= 908 Taiwan Republic Campaign =

The "Táiwānguó" flag

The 908 Taiwan Republic Campaign is an umbrella organization of a small activist groups for the goal of Taiwan independence. It is led by Peter Wang (王獻極).

The group takes its name from the date, September 8, that they mark as the utopian Taiwanese Independence Day. It is the date that Japan signed the Treaty of San Francisco in 1951. The treaty officially ended World War II and also Japan's territorial claims over Taiwan.

The group has written a so-called Declaration of Independence for Taiwan, usually publicized at the group's events.

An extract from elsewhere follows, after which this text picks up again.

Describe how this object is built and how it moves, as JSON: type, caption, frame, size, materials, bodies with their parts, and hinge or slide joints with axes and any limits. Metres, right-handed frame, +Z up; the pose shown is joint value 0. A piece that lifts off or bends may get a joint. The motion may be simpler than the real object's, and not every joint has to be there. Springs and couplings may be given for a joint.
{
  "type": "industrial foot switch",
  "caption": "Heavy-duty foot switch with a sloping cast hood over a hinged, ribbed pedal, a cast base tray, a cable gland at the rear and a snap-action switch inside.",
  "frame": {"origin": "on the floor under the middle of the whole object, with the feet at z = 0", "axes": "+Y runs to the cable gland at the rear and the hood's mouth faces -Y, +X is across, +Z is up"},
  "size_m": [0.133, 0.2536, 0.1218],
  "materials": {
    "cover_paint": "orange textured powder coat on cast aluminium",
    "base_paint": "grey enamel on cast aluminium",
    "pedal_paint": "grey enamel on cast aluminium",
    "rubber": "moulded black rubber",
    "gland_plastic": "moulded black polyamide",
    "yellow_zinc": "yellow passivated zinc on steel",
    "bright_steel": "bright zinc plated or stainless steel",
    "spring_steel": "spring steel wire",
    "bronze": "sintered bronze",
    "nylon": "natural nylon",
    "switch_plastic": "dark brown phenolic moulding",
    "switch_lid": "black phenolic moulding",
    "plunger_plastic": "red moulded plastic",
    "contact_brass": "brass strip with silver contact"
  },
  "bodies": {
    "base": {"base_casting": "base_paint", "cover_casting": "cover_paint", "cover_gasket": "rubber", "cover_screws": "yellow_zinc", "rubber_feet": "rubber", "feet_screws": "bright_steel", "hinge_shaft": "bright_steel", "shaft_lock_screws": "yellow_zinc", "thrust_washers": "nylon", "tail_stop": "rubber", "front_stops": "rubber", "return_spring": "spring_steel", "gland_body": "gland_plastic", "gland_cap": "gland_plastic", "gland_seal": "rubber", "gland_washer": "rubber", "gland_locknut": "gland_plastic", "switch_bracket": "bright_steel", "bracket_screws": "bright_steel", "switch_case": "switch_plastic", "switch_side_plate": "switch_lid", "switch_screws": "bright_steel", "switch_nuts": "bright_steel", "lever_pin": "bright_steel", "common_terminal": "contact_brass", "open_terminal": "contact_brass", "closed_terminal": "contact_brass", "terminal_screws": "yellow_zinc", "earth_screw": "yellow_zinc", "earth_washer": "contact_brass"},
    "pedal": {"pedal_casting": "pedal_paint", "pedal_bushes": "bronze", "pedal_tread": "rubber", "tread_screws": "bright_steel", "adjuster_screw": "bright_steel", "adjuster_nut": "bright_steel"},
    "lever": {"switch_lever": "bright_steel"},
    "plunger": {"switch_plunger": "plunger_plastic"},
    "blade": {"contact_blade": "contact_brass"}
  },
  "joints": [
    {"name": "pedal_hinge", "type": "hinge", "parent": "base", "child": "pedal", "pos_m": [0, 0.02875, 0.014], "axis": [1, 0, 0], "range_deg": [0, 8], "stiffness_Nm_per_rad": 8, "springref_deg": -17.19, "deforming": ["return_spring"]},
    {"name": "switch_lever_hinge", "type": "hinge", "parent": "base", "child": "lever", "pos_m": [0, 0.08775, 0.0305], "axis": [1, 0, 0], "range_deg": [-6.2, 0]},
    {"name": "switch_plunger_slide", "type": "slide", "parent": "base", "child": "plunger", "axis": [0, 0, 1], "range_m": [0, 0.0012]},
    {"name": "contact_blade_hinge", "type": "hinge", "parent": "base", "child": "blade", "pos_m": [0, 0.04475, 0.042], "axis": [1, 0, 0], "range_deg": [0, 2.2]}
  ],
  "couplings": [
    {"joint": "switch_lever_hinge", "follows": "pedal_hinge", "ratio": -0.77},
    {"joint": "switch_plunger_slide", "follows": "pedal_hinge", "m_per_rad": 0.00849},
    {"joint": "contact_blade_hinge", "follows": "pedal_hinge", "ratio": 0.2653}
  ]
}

The groups stated goals before December 2008 were:
- To work with politicians to create a constitution ready for public comment by 28 February 2007. (Not accomplished)
- To have an endorsement by at least three million Taiwanese one year later.
- To request the next president to ratify the constitution by 8 September 2008. (Not accomplished)
- To send 8000 children to the United Nations building in New York City to display the new constitution and appeal for inclusion in the world governing body. (Not accomplished)

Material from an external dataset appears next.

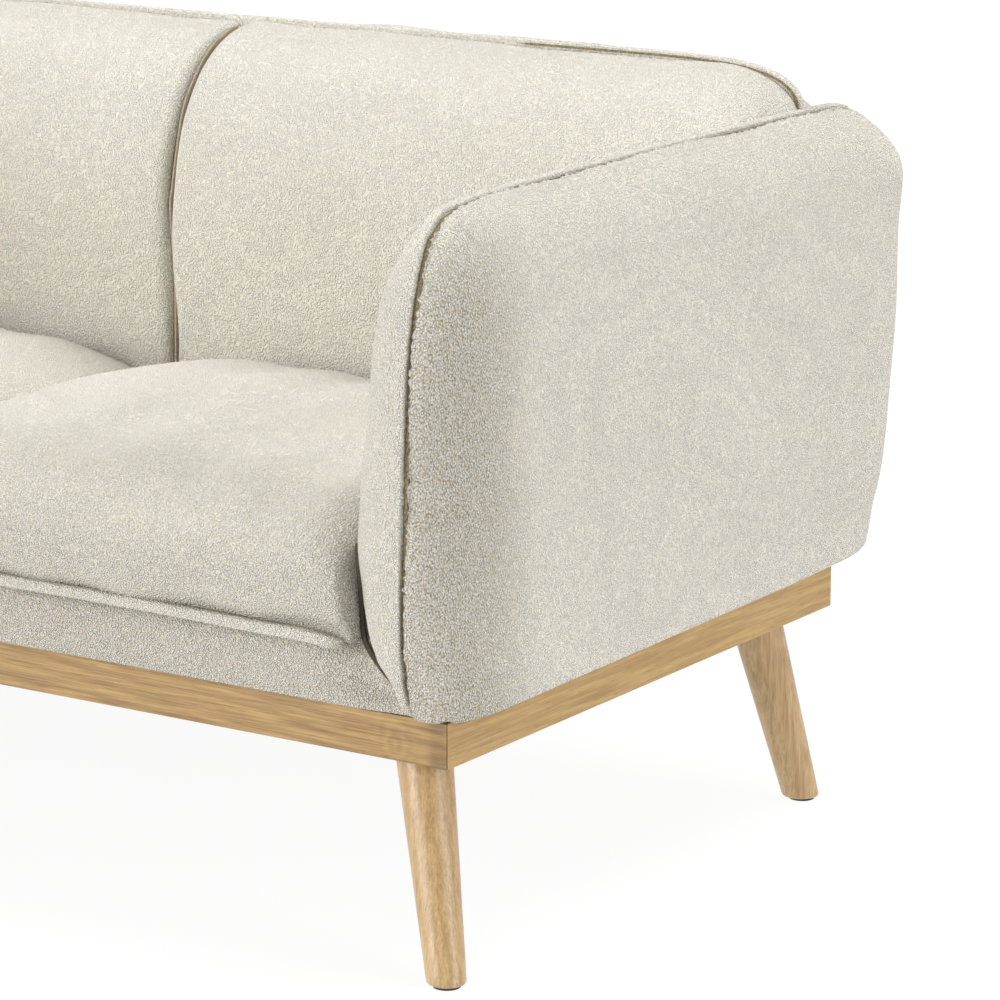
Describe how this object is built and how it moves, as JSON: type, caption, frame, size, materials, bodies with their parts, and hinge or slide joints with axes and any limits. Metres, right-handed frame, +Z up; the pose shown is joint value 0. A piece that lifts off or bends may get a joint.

Prototype drafts of the new constitution feature a three-branch government with clear delineation of power, and for checks and balances. The 908s believe the current political climate lacks jurisdictional clarity. It will also feature constitutional provisions for equality and against political corruption and vote buying. The 908s are critical of the current constitution of the Republic of China, calling it a "meaningless document that only cares about the 1.3 billion people who live in China and has nothing to do with the welfare of the 23 million people of Taiwan."

Many politicians from the Taiwan Solidarity Union and some from the Democratic Progressive Party openly participate in 908 rallies.